--- Given data ---

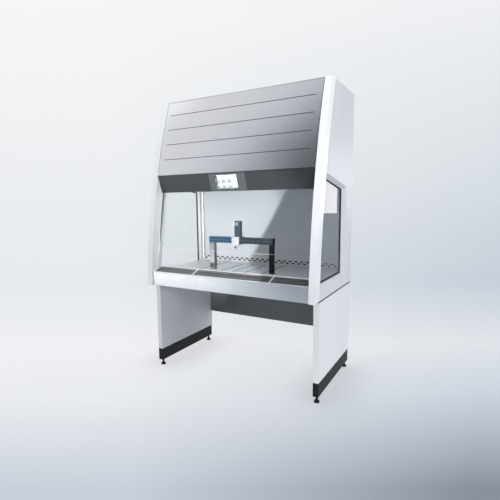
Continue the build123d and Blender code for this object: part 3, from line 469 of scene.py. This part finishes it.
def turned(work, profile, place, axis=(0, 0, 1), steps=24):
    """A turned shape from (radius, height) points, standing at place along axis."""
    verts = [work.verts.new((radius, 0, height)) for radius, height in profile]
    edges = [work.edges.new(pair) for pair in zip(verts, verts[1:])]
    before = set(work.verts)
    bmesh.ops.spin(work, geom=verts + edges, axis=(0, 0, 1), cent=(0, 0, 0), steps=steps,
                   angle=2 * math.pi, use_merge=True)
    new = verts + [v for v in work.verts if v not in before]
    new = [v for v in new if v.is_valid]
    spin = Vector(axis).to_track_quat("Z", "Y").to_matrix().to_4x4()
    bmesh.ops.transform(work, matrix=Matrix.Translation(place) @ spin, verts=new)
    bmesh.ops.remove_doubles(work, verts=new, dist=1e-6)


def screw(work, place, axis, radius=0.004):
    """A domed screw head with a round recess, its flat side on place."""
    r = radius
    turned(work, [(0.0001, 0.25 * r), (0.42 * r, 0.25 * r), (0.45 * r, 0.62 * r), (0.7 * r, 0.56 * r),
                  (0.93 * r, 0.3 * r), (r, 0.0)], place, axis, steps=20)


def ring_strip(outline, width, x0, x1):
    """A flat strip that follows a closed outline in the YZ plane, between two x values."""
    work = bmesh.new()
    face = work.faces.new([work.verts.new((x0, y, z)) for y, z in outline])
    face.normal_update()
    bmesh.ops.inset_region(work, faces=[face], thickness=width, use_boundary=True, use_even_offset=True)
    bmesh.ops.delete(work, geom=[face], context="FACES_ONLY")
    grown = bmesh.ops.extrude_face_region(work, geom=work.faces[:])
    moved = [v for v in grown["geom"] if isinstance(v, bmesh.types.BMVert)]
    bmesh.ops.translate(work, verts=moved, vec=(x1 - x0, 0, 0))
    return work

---

Exercise instructions: Please print exactly what appears from the first line of the data through the line with "bmesh.ops.remove_doubles(work, verts=new, dist=1e-6)", including both of those lines and nothing past them.

Exercise answer:
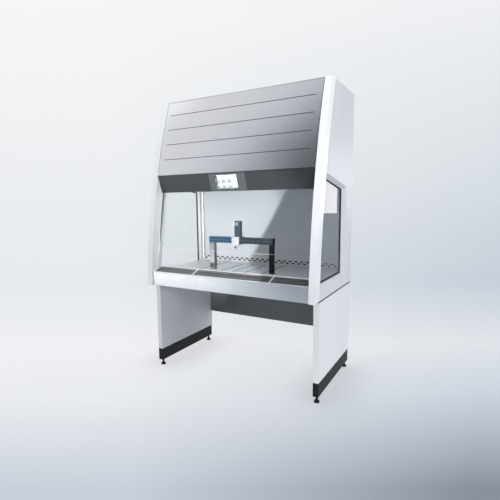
Continue the build123d and Blender code for this object: part 3, from line 469 of scene.py. This part finishes it.
def turned(work, profile, place, axis=(0, 0, 1), steps=24):
    """A turned shape from (radius, height) points, standing at place along axis."""
    verts = [work.verts.new((radius, 0, height)) for radius, height in profile]
    edges = [work.edges.new(pair) for pair in zip(verts, verts[1:])]
    before = set(work.verts)
    bmesh.ops.spin(work, geom=verts + edges, axis=(0, 0, 1), cent=(0, 0, 0), steps=steps,
                   angle=2 * math.pi, use_merge=True)
    new = verts + [v for v in work.verts if v not in before]
    new = [v for v in new if v.is_valid]
    spin = Vector(axis).to_track_quat("Z", "Y").to_matrix().to_4x4()
    bmesh.ops.transform(work, matrix=Matrix.Translation(place) @ spin, verts=new)
    bmesh.ops.remove_doubles(work, verts=new, dist=1e-6)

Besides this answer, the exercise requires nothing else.